As distractibility seems to present some intra-individual consistency, direct observations of distraction in daily life (i.e. the ‘real world’) should be a promising way to avoid potential biases due to self-evaluation or experimental settings. This approach could also open the way for comparative research on distractibility by enabling comparisons among different animal models, which are still very scarce (i.e. most studies are done in rodents10).
Predicting distractibility is nevertheless important for both humans (to promote safety measures or attentional education) and domestic working animals such as working dogs or horses (to also promote attentional education and better work performances) e.g.11. For working horses, distractibility is a major problem both in terms of performances and of security for handlers and riders. Less attentive horses are known to learn less well12,13 as do horses distracted by human presence14 or in an altered welfare state15.
This study performed in horses (a species known for reacting easily to sounds e.g.16 and whose attentional state and direction of attention can be easily identified through postural cues12,17,18) proposes a short simple test based on the broadcast of novel sounds that could be used to assess distractibility in the daily life environment. We hypothesized that unexpected unusual sounds would provide a reliable source of distraction and that individuals’ responses (e.g. reaction time and duration of attention) to these unusual sounds would yield an estimation of their distractibility. The validity of the distractibility test (DT) was assessed by comparing the subjects’ attention capture by the auditory distractors in this test to their attention abilities scored previously in two experimental visual attention tasks (see below), as well as during a lunging training (work) task. The two visual attention tests were: i) the visual attention test (VAT) that evaluates the reactions of a horse facing the display of a novel moving visual stimulus (i.e. the light of a laser pointer)19, and ii) the ‘five-choice serial reaction time task’ (5-CSRTT), a validated test of attention in rodents20,21 adapted for horses19.

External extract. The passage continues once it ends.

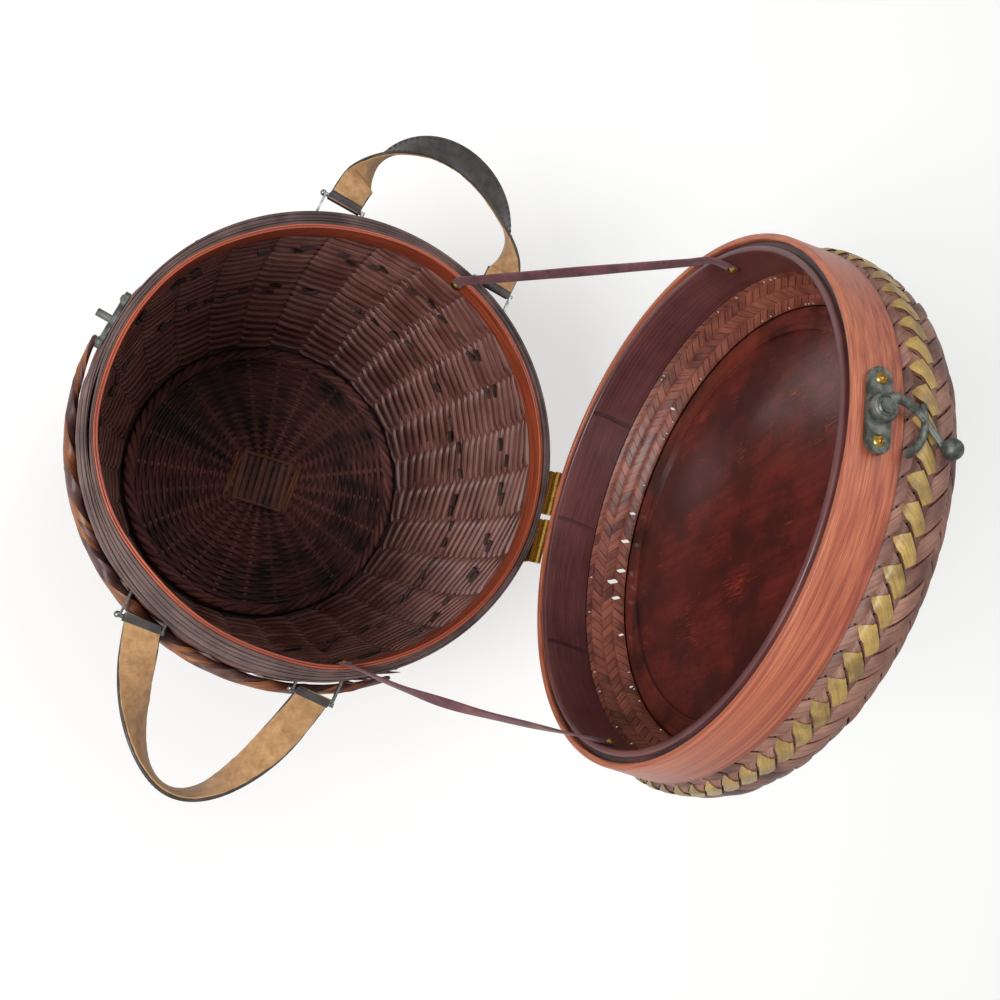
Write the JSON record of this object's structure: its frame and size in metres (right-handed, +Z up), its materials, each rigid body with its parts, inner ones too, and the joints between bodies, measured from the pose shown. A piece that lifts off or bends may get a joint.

Twelve adult mares (5 to 17 years old, 8.9 ± 1.1) living under the same conditions and from Anglo-Arabian (n = 10) and French Saddlebred (n = 2) breeds were tested in their usual individual home stalls. Each of the two novel unfamiliar sounds (one element of a whale song, one whinny of an unknown horse) was broadcast for 3 seconds once a day with an inter-stimuli interval of at least 5 minutes for four consecutive days (D1 to D4) while mares were performing their usual activities (i.e. feeding, resting). Video recordings of their behaviours were analysed subsequently to record the reaction time (i.e. time between auditory stimulus broadcast and the horse’s first change in behaviour) and the duration of interest (i.e. duration of its first fixed gaze) towards the stimuli. The measures did not vary significantly between the two sound stimuli whatever the test day (Wilcoxon signed-rank tests: P > 0.05 in all cases for reaction time and duration of attention) and responses to both stimuli were correlated (Spearman’s correlation test, N = 12, e.g. duration of attention towards the sounds D1: rs = 0.71, P = 0.009) indicating that the subjects responded similarly to both stimuli. Therefore, the data for both stimuli were pooled for further analysis. No fear reactions (alert posture, flight…) were observed for any of the stimuli.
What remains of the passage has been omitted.